Tuesday, May 1, 2012

Nonviable NoSQL

I've done a ton of reading lately on NoSQL including articles dating back to c. 2000 up to some just recently published and I have to tell you I was impressed.  Most claimed at least 1 or 2 magnitudes better performance, all scaled linearly or near linearly and all have some wonderful features.

Then I got to thinking, if these NoSQL solutions are so great then why do we still use Oracle, Microsoft SQL, DB2, and the like?  Must be something else missing.  Lets think about it...

Going with a NoSQL solution you're trading everything that ACID provides for eventually consistent but darn if it ain't quick!  You get your results faster than ever and who cares if it's not accurate all the time.  It's accurate enough.  Sorry, I know people working in finance and logistics and what they want is the answer.

NoSQL means having a solution that doesn't require a fork-lift to upgrade.  That's the argument anyways.  Scale by adding commodity hardware anyone can pick up.  Reality, you're spinning up many servers as virtual machines that reside on big hardware, as physical servers inside some blade unit or you're using that commodity hardware but need so much of it a fork-lift would come in handy.  Go ahead and argue but the scaling without requiring the fork-lift isn't much of an argument.

What else is sacrificed in NoSQL?  Table joins, sorting, oh yeah, and a standardized language.  All that for the sake of getting possibly inconsistent query results really, really fast from a scalable platform.  Since when did the platform dictate whether it was okay or not to have inconsistent results?  It may be okay for Google, Facebook or Twitter but I doubt application owners in the non-search and non-social space would care for it.

I think what the NoSQL crowd is really griping about is an affordable, scalable database.

Monday, April 30, 2012

Advantages of PostgreSQL Asynchronous Events

Communications is key among processes and threads.  We have IPC's and signals for local system communications but what to do for processes running on different hosts?  There's a host of answers for this ranging from JMS to Jabberd but I was looking for something with the following parameters

  • uses a service already in my environment,
  • message is temporary, and
  • is automatically sent to all listening.
We have a LAPP stack (Linux, Apache, ActiveMQ, PostgreSQL & PHP).  Might argue ActiveMQ would work and yes it would however it's abused already and the messages aren't always as timely as they ought to be.  Also, the purpose of this task was to find a fallback means to communication should ActiveMQ die (which has been known to happen).
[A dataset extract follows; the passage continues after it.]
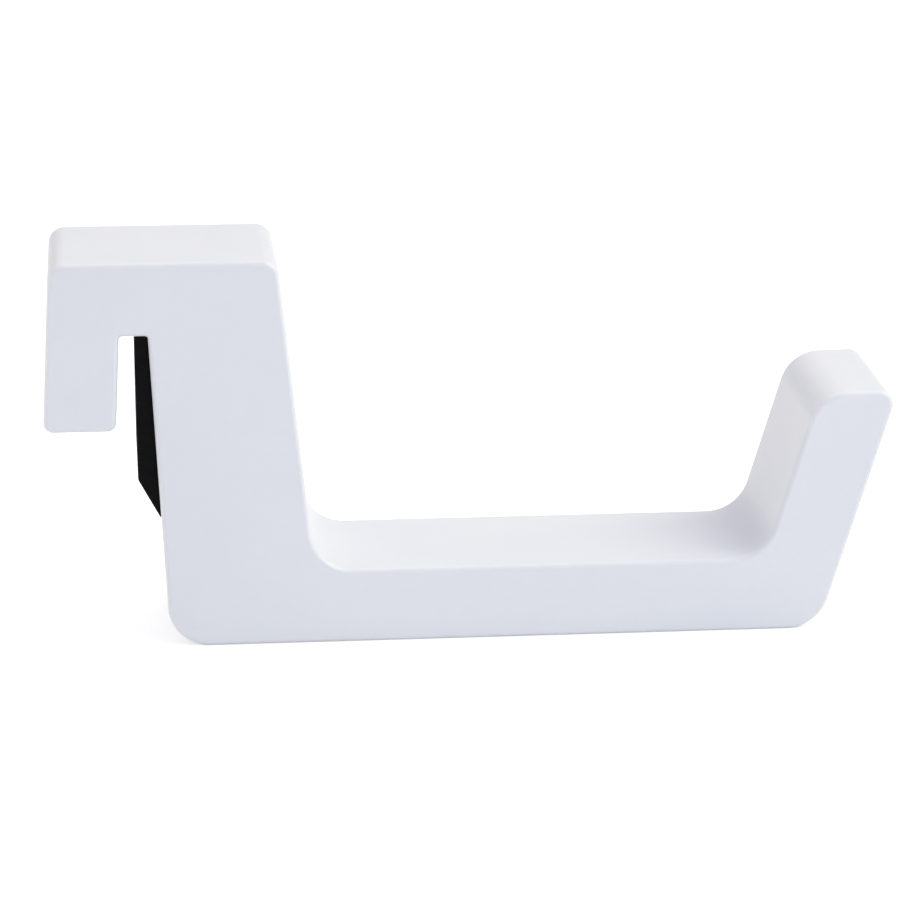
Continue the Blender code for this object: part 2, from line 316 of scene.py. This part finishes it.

Decided on the PostgreSQL NOITFY - LISTEN pair to send simple asynchronous event notifications.  All that's required is a database connection (already there) to a shared database (already done).  The PHP code is pretty straightforward.  Here's a snippit...


#!/usr/bin/php
<?php

// Open some connections to our database
$dbh1 = pg_connect("dbname=postgres");
$dbh2 = pg_connect("dbname=postgres");
$dbh3 = pg_connect("dbname=postgres");

// Prime the connection
Database::asyncListen($dbh2, 'listen_test');
Database::asyncListen($dbh3, 'listen_test');

// Send notification
Database::asyncSend($dbh1, 'listen_test');

// Listen for notification on current connections
Database::asyncListen($dbh2, 'listen_test');
Database::asyncListen($dbh3, 'listen_test');

// Test connection signing on after the event
$dbh4 = pg_connect("dbname=postgres");
Database::asyncListen($dbh4, 'listen_test');

class Database {
  public function asyncSend($conn, $event) {
     pg_query($conn, "NOTIFY {$event};");
     echo "event created\n";
  }

  public function asyncListen($conn, $event) {
     pg_query($conn, "LISTEN {$event};");
     if ( pg_get_notify($conn) !== false ) {
       echo "event '{$event}' registered\n";
     } else {
       echo "nothing\n";
     }
  }
}
?>

Here's the output:
nothing
nothing
event created
event 'listen_test' registered
event 'listen_test' registered
nothing

What's this good for? As we race towards distributed computing there has to be a means to communicate effectively. Such communications within PostgreSQL is handy in that LISTEN is incredibly light thus a body to the message / event is not necessary. Multiple LISTEN's can be executed looking for many events for many things. The name is specific to the message. Rather than multiple constant SELECT's on a table looking for a record, using NOTIFY can tell the code when to check the table.

Just one of those little discoveries I felt the need to scream from the rooftops.